Trouton’s Rule
Table of Contents
Trouton’s Rule states that, for many simple liquids, the molar entropy of vaporization at the normal boiling point is nearly constant, usually about 85–88 J mol−1 K−1. It means that when one mole of such a liquid changes into vapor at its boiling point, the entropy increase is approximately the same. [1]
Formula
During vaporization, a liquid changes into a gas. In the liquid state, molecules are close together, and their movement is restricted by intermolecular forces. When the liquid changes into vapor, the molecules move much farther apart and gain greater freedom of motion. This increase in molecular freedom causes an increase in entropy. [1–4]
Trouton’s Rule is based on the relationship between entropy change, enthalpy change, and temperature during vaporization:
ΔSvap = ΔHvap/Tb
Here,
ΔSvap: Molar entropy of vaporization
ΔHvap: Molar enthalpy of vaporization
Tb: Boiling point of the liquid in Kelvin
The unit of ΔSvap is usually J mol−1 K−1.
Thermodynamic Basis
At the boiling point, the liquid and vapor phases are in equilibrium. This means that the Gibbs free energy change for vaporization is zero: [1]
ΔG = 0
The relationship between Gibbs free energy, enthalpy, temperature, and entropy is:
ΔG = ΔH − TΔS
For vaporization at the normal boiling point, assuming liquid–vapor equilibrium, this becomes:
0 = ΔHvap − TbΔSvap
Rearranging the equation gives:
ΔSvap = ΔHvap/Tb
For many simple liquids, this value is approximately:
ΔSvap ≈ 85−88 J mol−1 K−1
This approximate value is known as Trouton’s constant.
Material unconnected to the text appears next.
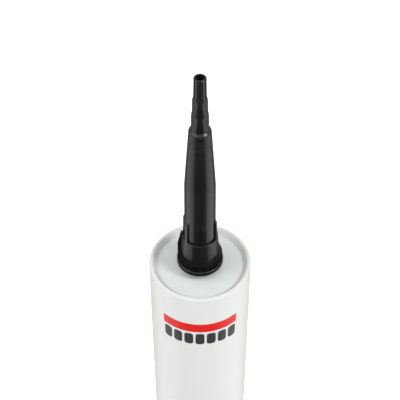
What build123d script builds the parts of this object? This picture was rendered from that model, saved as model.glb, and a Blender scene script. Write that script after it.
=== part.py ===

Trouton’s Rule can also be used to estimate the enthalpy of vaporization of a liquid if its boiling point is known. Rearranging the formula gives:
ΔHvap ≈ ΔSvap x Tb
Using Trouton’s constant:
ΔHvap ≈ 88 × Tb
Here, Tb must be in Kelvin, and the answer will be in J mol−1.
Liquids That Follow Trouton’s Rule
Trouton’s Rule works best for simple, non-associated liquids that do not show strong hydrogen bonding or complex molecular interactions. [1]
Examples include benzene, carbon tetrachloride, and diethyl ether. Similar non-associated organic liquids usually show values near Trouton’s constant.
Exceptions to Trouton’s Rule
Trouton’s Rule gives poor results for liquids with strong intermolecular forces or molecular association. [1]
Common exceptions include water, alcohols, and carboxylic acids. Water and alcohols form strong hydrogen bonds, while carboxylic acids may associate with each other and form dimers. Because of these unusual associations, their entropy of vaporization can differ from the Trouton value.
Therefore, Trouton’s Rule should be used as an approximate guide for simple liquids, not as a universal rule for all substances.
Worked Examples
Problem 1
A liquid has an enthalpy of vaporization of 30.8 kJ mol−1 and boils at 350 K. Calculate its entropy of vaporization. Check if it follows Trouton’s Rule.
We use the formula:
ΔSvap = ΔHvap/Tb
Given:
ΔHvap = 30.8 kJ mol−1
Tb = 350 K
Since entropy is usually expressed in J mol−1 K−1, first convert kilojoules into joules:
30.8 kJ mol−1 = 30,800 J mol−1
Now substitute the values into the formula:
ΔSvap = 30,800 J mol−1/350 K
=> ΔSvap = 88 J mol−1 K−1
The entropy of vaporization of the liquid is 88 J mol−1 K−1, which is close to Trouton’s value. Therefore, the liquid approximately follows Trouton’s Rule.
Problem 2
A simple liquid boils at 360 K. Estimate its enthalpy of vaporization using Trouton’s Rule.
Solution
According to Trouton’s Rule, the entropy of vaporization of many simple liquids is approximately:
ΔSvap ≈ 88 J mol−1 K−1
We use the formula:
ΔHvap ≈ ΔSvap x Tb
Given:
Tb = 360 K
Now substitute the values:
ΔHvap ≈ 88 J mol−1 K−1 x 360 K
=> ΔHvap ≈ 31,680 J mol−1
Convert joules into kilojoules:
31,680 J mol−1 = 31.68 kJ mol−1
Therefore, the estimated enthalpy of vaporization is 31.68 kJ mol−1.
This is an approximate value because Trouton’s Rule is an estimation rule, not an exact law.